The president-elect of Costa Rica, Rodrigo Chaves, has surprised many with the strong change of mood he has shown immediately after his electoral victory. From a rupture and anti-system discourse to a conciliatory and unitary one, such as the one he pronounced to receive the defeated candidate, José María Figueres, the following day. However, this change of attitude has not prevented him from showing his heterodox vision regarding the formation of the government and the functioning of public administration management. Reproducing the personnel selection methods of private entities and international organizations, Chaves seeks to form a government beyond the party system and without prioritizing the government program he presented to the elections.

The basic issue is that the president-elect’s proposals, made from a technocratic perspective, even though they are proposed with all goodwill, entail serious risks to the performance of democracy. It is not only a question of specific changes in the current regulations or institutional framework but also with respect to the conceptual foundations on which the democratic system is based.

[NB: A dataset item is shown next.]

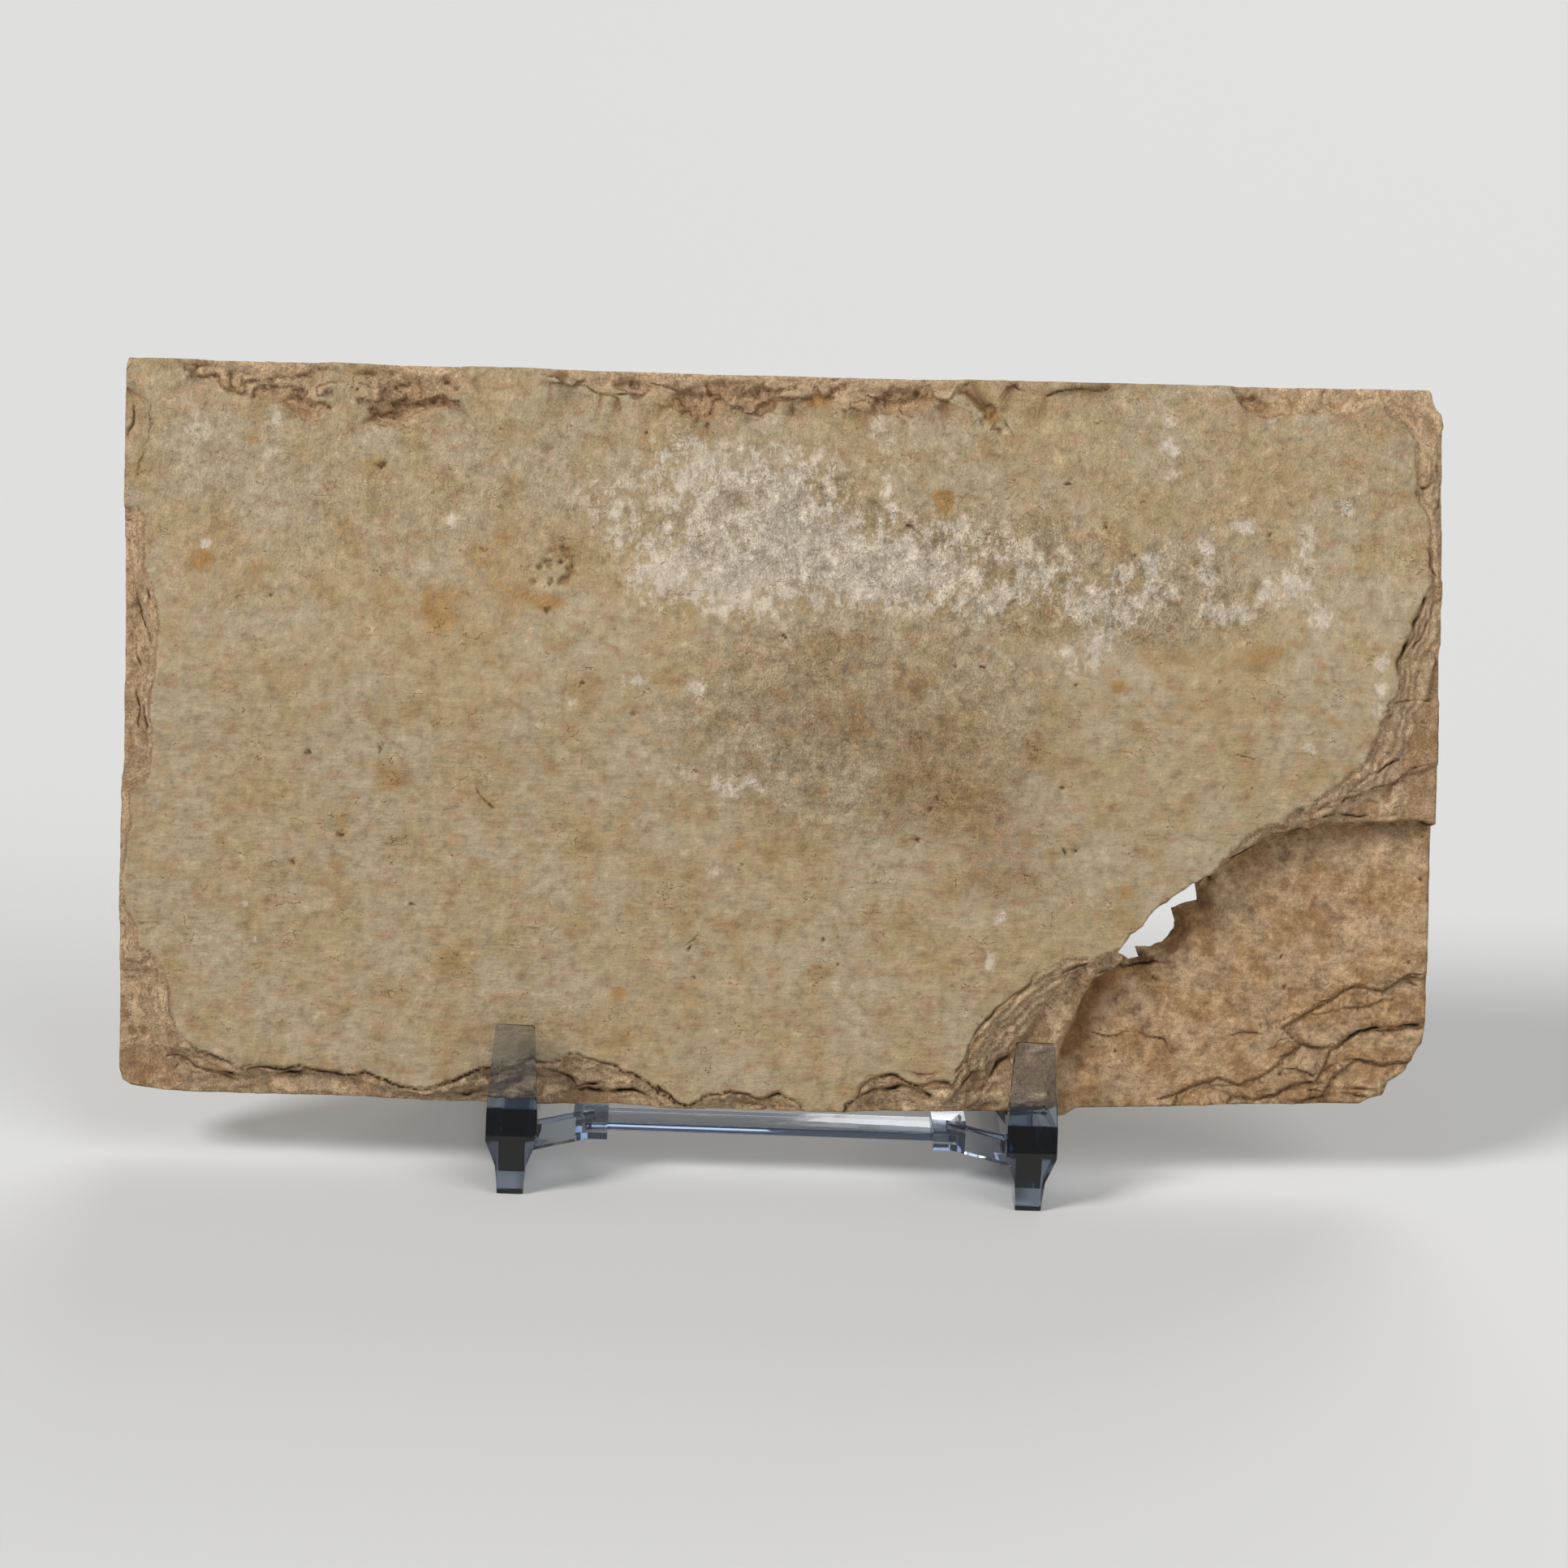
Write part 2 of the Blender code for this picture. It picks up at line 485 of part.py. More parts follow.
def fish_fins(form):
    """Fin rays as fans: each list gives the base line, the tip line and the number of rays."""
    fans = [
        ((98, 35.5), (125, 33.5), (108.5, 58.5), (126, 36), 9),
        ((124, -41.5), (195, -10.5), (129, -55), (195, -14.5), 16),
        ((97, -48.5), (104, -47.5), (101, -55), (107.5, -59.5), 4),
        ((51, -36), (53, -40), (80, -38), (75, -47), 6),
        ((205, 1.5), (205, 9.5), (225, 3), (249, 50), 9),
        ((205, -1.5), (205, -9.5), (225, -1), (249.5, -45), 9)]
    for base_start, base_end, tip_start, tip_end, count in fans:
        for index in range(count):
            share = index / (count - 1)
            start = Vector(base_start).lerp(Vector(base_end), share)
            finish = Vector(tip_start).lerp(Vector(tip_end), share)
            bone(form, start, finish, 1.1, 1.2 + 0.01 * (index % 7), tip=0.7)
    for index in range(9):
        x = 62 + 4 * index
        bone(form, (x, along(BACK_LINE, x) - 3.4), (x + 1.2, along(BACK_LINE, x + 1.2) - 0.6), 1.3, 1.28)
    for index in range(11):
        x = 36 + 5.4 * index
        bone(form, (x, along(BELLY_LINE, x) + 3.4), (x + 1.4, along(BELLY_LINE, x + 1.4) + 0.6), 1.3, 1.27)


def side_view(point):
    """A point of the easel's side view, given as depth behind the lip and height up the plate."""
    depth, height = point
    place = LIP_CORNER + depth * INTO_PLATE + height * UP_FACE
    return (place.y, place.z)


def make_side(name, side, finish):
    """One moulded side piece. side is -1 for the left one and 1 for the right one."""
    middle = side * SIDE_SPACING / 2
    across = Matrix.Translation((middle * MM, 0, 0)) @ Matrix((
        (0, 0, 1, 0), (1, 0, 0, 0), (0, 1, 0, 0), (0, 0, 0, 1)))
    front = -EASEL_DEPTH / 2
    back = EASEL_DEPTH / 2
    lip_foot = side_view((-LIP_BASE_THICKNESS, -SHELF_THICKNESS))
    lip_tip = side_view((-LIP_TOP_THICKNESS, LIP_HEIGHT))
    lip_back = side_view((0, LIP_HEIGHT))
    corner = side_view((0, 0))
    upright_foot = side_view((UPRIGHT_FACE, 0))
    shelf_under = side_view((UPRIGHT_FACE + OVERLAP, -SHELF_THICKNESS))
    shelf_top_end = side_view((UPRIGHT_FACE + OVERLAP, 0))
    body = [
        (front, 0), (front + FOOT_DEPTH, 0), (front + FOOT_DEPTH + 1.5, lip_foot[1] - 3), shelf_under,
        shelf_top_end, corner, lip_back, lip_tip, lip_foot]
    piece = outline_solid(name, [rounded(body, BODY_ROUNDING, 2)], -LIP_BASE_WIDTH, LIP_BASE_WIDTH, across)
    piece.data.materials.append(finish)

    widths = FOOT_WIDTHS + [
        (LIP_TOP_WIDTH / 2, lip_tip[1] - 1.2), (LIP_TOP_WIDTH / 2 - 1.2, lip_tip[1] + 1)]
    front_view = widths + [(-x, z) for x, z in reversed(widths)]
    facing = Matrix.Translation((middle * MM, 0, 0)) @ Matrix.Rotation(math.pi / 2, 4, "X")
    taper = outline_solid(name + "_widths", [front_view], -back - OVERLAP, back, facing, cutter=True)
    combine(piece, taper, "INTERSECT")

    top = side_view((UPRIGHT_FACE, UPRIGHT_HEIGHT))
    top_rear = side_view((UPRIGHT_FACE + FRAME_THICKNESS, UPRIGHT_HEIGHT))
    frame = [
        (front + 1.0, RAIL_LOW + 1.2), (back - 9, RAIL_LOW), (back - 8, 0), (back, 0), top_rear,
        top, upright_foot, side_view((UPRIGHT_FACE - 6, -1.5)), side_view((2, -SHELF_THICKNESS + 1)),
        (front + 1.0, RAIL_HIGH)]
    slope = Vector(top_rear) - Vector((back, 0))
    inner_low = (back - 8.4, RAIL_HIGH)
    reach = (top[1] - GAP_BELOW_TOP - RAIL_HIGH) / slope.y
    inner_top = (inner_low[0] + slope.x * reach, top[1] - GAP_BELOW_TOP)
    rail_end = side_view((UPRIGHT_FACE + FRAME_THICKNESS, -SHELF_THICKNESS + 1))
    rail_front = (rail_end[0] + 0.6, RAIL_HIGH)
    upright_top = side_view((UPRIGHT_FACE + FRAME_THICKNESS, 0))
    share = (inner_top[1] - upright_top[1]) / UP_FACE.z
    inner_front = (upright_top[0] + UP_FACE.y * share, inner_top[1])
    gap = [rail_front, inner_low, inner_top, inner_front, upright_top]
    loops = [rounded(frame, FRAME_ROUNDING, 2), rounded(gap, GAP_ROUNDING, 2)]
    ribs = outline_solid(name + "_frame", loops, -FRAME_WIDTH / 2, FRAME_WIDTH / 2, across, cutter=True)
    combine(piece, ribs, "UNION")

    web_start = middle - 2 * side
    web_end = side * (SOCKET_INNER_X + OVERLAP)
    socket_front = front + SOCKET_SETBACK
    web = [(web_start, front + ARM_SETBACK), (web_end, socket_front + 0.4),
           (web_end, socket_front + 0.4 + ARM_END_DEPTH), (web_start, front + ARM_SETBACK + ARM_DEPTH)]
    flat = Matrix.Identity(4)
    arm = outline_solid(name + "_arm", [web], ARM_LOW, ARM_HIGH, flat, cutter=True)
    combine(piece, arm, "UNION")
    crossbar_front = socket_front + SOCKET_WALL
    socket = rectangle(
        side * SOCKET_INNER_X, side * (SOCKET_INNER_X + SOCKET_LENGTH),
        socket_front, crossbar_front + CROSSBAR_DEPTH + SOCKET_WALL)
    block = outline_solid(name + "_socket", [socket], CROSSBAR_LOW - SOCKET_WALL,
                          CROSSBAR_LOW + CROSSBAR_THICKNESS + SOCKET_ROOF, flat, cutter=True)
    combine(piece, block, "UNION")
    slot = rectangle(
        side * (SOCKET_INNER_X - OVERLAP), side * (SOCKET_INNER_X + SOCKET_LENGTH - SOCKET_END),
        crossbar_front - TOUCH, crossbar_front + CROSSBAR_DEPTH + TOUCH)
    slit = outline_solid(name + "_slot", [slot], CROSSBAR_LOW - TOUCH,
                         CROSSBAR_LOW + CROSSBAR_THICKNESS + TOUCH, flat, cutter=True)
    combine(piece, slit, "DIFFERENCE")
    return piece


def make_crossbar(finish):
    front = -EASEL_DEPTH / 2 + SOCKET_SETBACK + SOCKET_WALL
    reach = SOCKET_INNER_X + SOCKET_LENGTH - SOCKET_END - TOUCH
    strip = rectangle(-reach, reach, front, front + CROSSBAR_DEPTH)
    crossbar = outline_solid("easel_crossbar", [rounded(strip, FRAME_ROUNDING, 2)], CROSSBAR_LOW,
                             CROSSBAR_LOW + CROSSBAR_THICKNESS, Matrix.Identity(4))
    crossbar.data.materials.append(finish)
    return crossbar


start_scene()
limestone = material("limestone", (0.56, 0.45, 0.31), 0.92)
fossil_bone = material("fossil_bone", (0.20, 0.11, 0.06), 0.6)
clear_plastic = material("clear_plastic", (0.86, 0.90, 0.92), 0.08, 0.35)
make_slab(limestone)
make_fish(fossil_bone)
make_side("easel_side_left", -1, clear_plastic)
make_side("easel_side_right", 1, clear_plastic)
make_crossbar(clear_plastic)
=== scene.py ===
import math

import bmesh
import bpy
import numpy as np
from mathutils import Matrix, Vector
from mathutils.geometry import delaunay_2d_cdt


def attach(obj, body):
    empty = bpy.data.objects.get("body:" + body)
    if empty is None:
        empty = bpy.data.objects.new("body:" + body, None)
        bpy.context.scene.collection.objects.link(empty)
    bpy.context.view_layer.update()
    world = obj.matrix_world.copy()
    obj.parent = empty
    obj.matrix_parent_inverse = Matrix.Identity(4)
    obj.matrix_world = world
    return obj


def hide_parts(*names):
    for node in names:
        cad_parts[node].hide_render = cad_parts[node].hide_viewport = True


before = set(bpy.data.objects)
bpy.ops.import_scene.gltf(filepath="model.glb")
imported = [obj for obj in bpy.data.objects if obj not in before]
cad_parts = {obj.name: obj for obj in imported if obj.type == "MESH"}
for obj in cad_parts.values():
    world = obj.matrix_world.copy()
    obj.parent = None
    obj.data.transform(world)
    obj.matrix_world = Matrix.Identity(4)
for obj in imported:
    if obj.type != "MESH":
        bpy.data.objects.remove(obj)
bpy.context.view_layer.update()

MM = 0.001


# Studio: a wide pale table under soft lamps, and the camera where the photograph was taken from.
# The camera stands a little to the left of the plate's middle, square to its leaning face, and is
# rolled by almost three degrees, its right side up.
CAMERA_TARGET = (0.0004, 0.0, 0.0868)
CAMERA_DISTANCE = 0.70
CAMERA_AZIMUTH = math.radians(-2.07)
CAMERA_ELEVATION = math.radians(16.57)
CAMERA_ROLL = math.radians(2.75)
CAMERA_LENS = 68.0
CAMERA_SENSOR = 36.0
CAMERA_REACH = 60.0
TABLE_SIZE = 30.0
TABLE_COLOUR = (0.66, 0.655, 0.64, 1.0)
TABLE_ROUGHNESS = 0.9
SKY_COLOUR = (0.92, 0.95, 1.0, 1.0)
SKY_STRENGTH = 0.28
LAMP_AIM = Vector((0, 0, 0.08))
LAMPS = (
    ("key", (-0.95, -0.55, 1.00), 18.0, 2.1),
    ("fill", (0.80, -0.60, 1.05), 40.0, 0.9),
    ("rear", (0.35, 1.10, 1.00), 40.0, 1.1))


def set_out(name, data):
    """A new object in the scene that shows a mesh, a lamp or a camera."""
    thing = bpy.data.objects.new(name, data)
    bpy.context.scene.collection.objects.link(thing)
    return thing


look = Vector((
    -math.sin(CAMERA_AZIMUTH) * math.cos(CAMERA_ELEVATION),
    math.cos(CAMERA_AZIMUTH) * math.cos(CAMERA_ELEVATION),
    -math.sin(CAMERA_ELEVATION)))
level = look.cross(Vector((0, 0, 1))).normalized()
above = level.cross(look)
camera_right = level * math.cos(CAMERA_ROLL) + above * math.sin(CAMERA_ROLL)
camera_up = above * math.cos(CAMERA_ROLL) - level * math.sin(CAMERA_ROLL)
camera_data = bpy.data.cameras.new("camera")
camera_data.lens = CAMERA_LENS
camera_data.sensor_width = CAMERA_SENSOR
camera_data.clip_end = CAMERA_REACH
camera = set_out("camera", camera_data)
turned = Matrix((camera_right, camera_up, -look)).transposed().to_4x4()
camera.matrix_world = Matrix.Translation(Vector(CAMERA_TARGET) - look * CAMERA_DISTANCE) @ turned
bpy.context.scene.camera = camera

table_form = bmesh.new()
bmesh.ops.create_grid(table_form, x_segments=2, y_segments=2, size=TABLE_SIZE / 2)
table_mesh = bpy.data.meshes.new("table")
table_form.to_mesh(table_mesh)
table_form.free()
table = set_out("table", table_mesh)
table_finish = bpy.data.materials.new("table")
table_finish.use_nodes = True
table_shader = table_finish.node_tree.nodes["Principled BSDF"]
table_shader.inputs["Base Color"].default_value = TABLE_COLOUR
table_shader.inputs["Roughness"].default_value = TABLE_ROUGHNESS
table_mesh.materials.append(table_finish)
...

Perhaps such approach is a matter of knowledge, since Chaves knows much more about economics than about political sociology, and I am not talking about institutionalist political science, but about the approach that also contemplates the relationship between the governors and the governed, as well as the civic and political culture of the citizenry.

In bringing this issue to the current juncture, the issue of the role of parties in the formation of government becomes particularly relevant. As is well known, parties have suffered greater deterioration within the framework of communicative intermediation functioning, especially since the emergence of social networks. But their role as political actors has also been relativized. In fact, they are no longer alone as important actors in the political system.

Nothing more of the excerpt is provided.